The strife may be confined to Downtown. Other real estate professionals said they haven’t seen an extensive Middle Eastern snubbing of New York real estate. “The issue never comes up,” said Paula Del Nunzio, a senior vice president and managing director at Brown Harris Stevens. “It’s an issue of quality of the property.” She said she knew of three deals in the $20 million neighborhood that involved Arab buyers.
Inquiries to numerous other brokers yielded similar opinions. “Most Middle Easterners aren’t paying much attention to the controversy,” said Timour Shafran, a vice president of investment sales at Capin and Associates who regularly works with foreign investors purchasing large apartment and mixed-use buildings.
“It’s a political year, a hot-button issue,” said Aaron Jungreis, president of Rosewood Realty Group, who noted that deals usually come down to one thing: “All anyone cares about is whether the dollar amount is right.”

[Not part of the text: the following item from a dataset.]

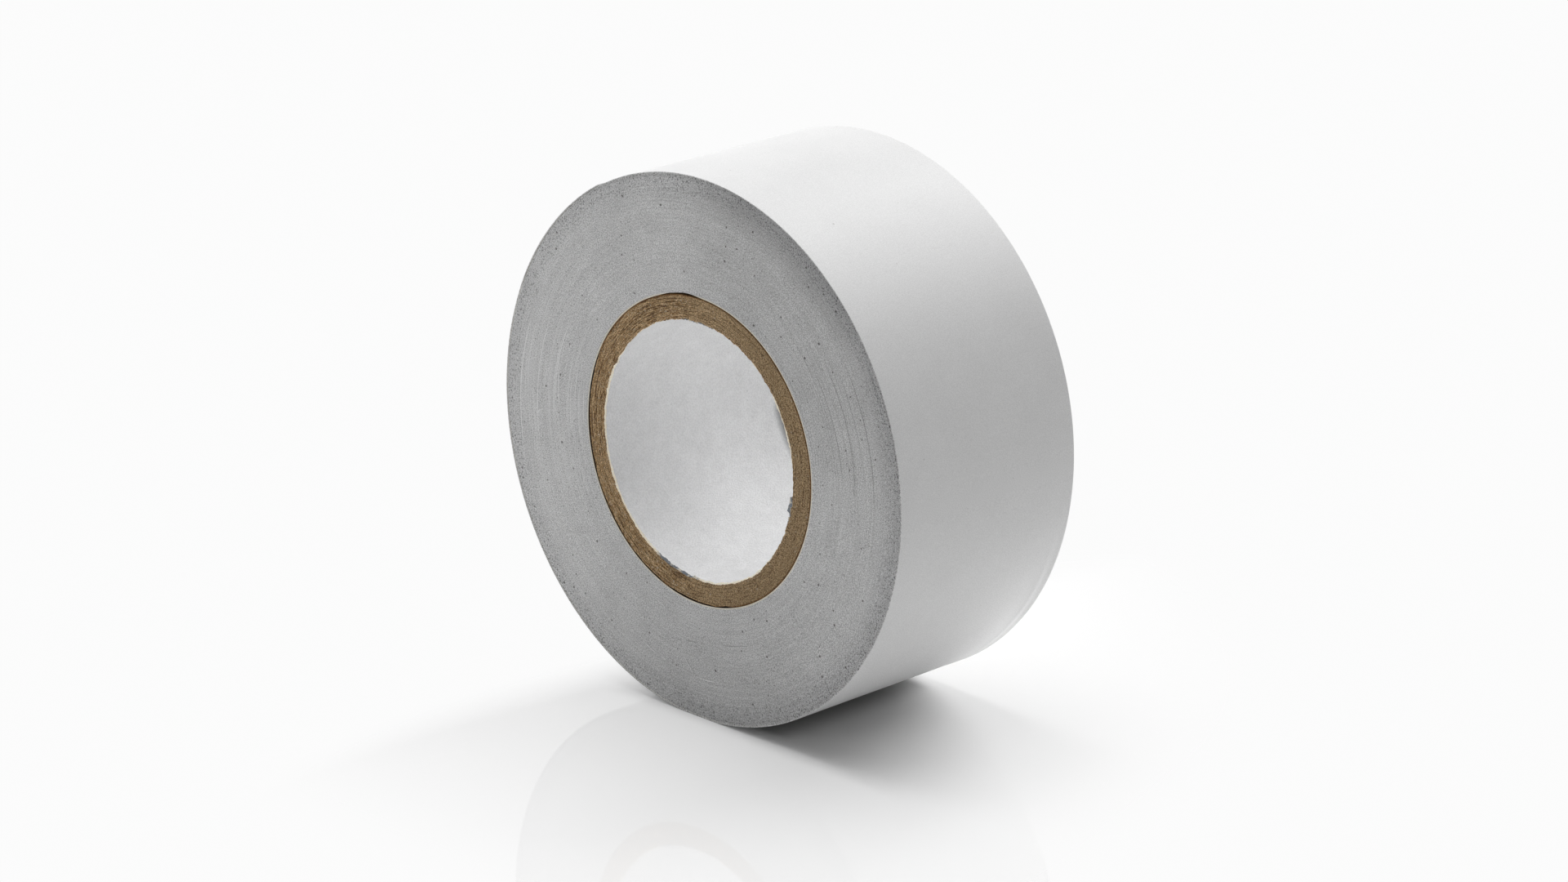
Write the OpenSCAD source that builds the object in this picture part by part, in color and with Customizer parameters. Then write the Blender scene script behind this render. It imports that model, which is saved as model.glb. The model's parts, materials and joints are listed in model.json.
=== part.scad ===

El-Gamal expects that mind-set to be the overriding force in the market. “I consider myself one of the gatekeepers of New York City,” he said, explaining that he’s talking to many investors from the Middle East. “Being at the center of the storm, people start off the conversation about Park51. They then transition to, ‘What’s out there, how do we get involved?'”
Still, Mermelstein said that the stakes in this matter extend beyond real estate valuations.
“We have to be sensitive to the fact that America, which has always presented itself as open and tolerant, is very much perceived as contradicting those ideals right now.”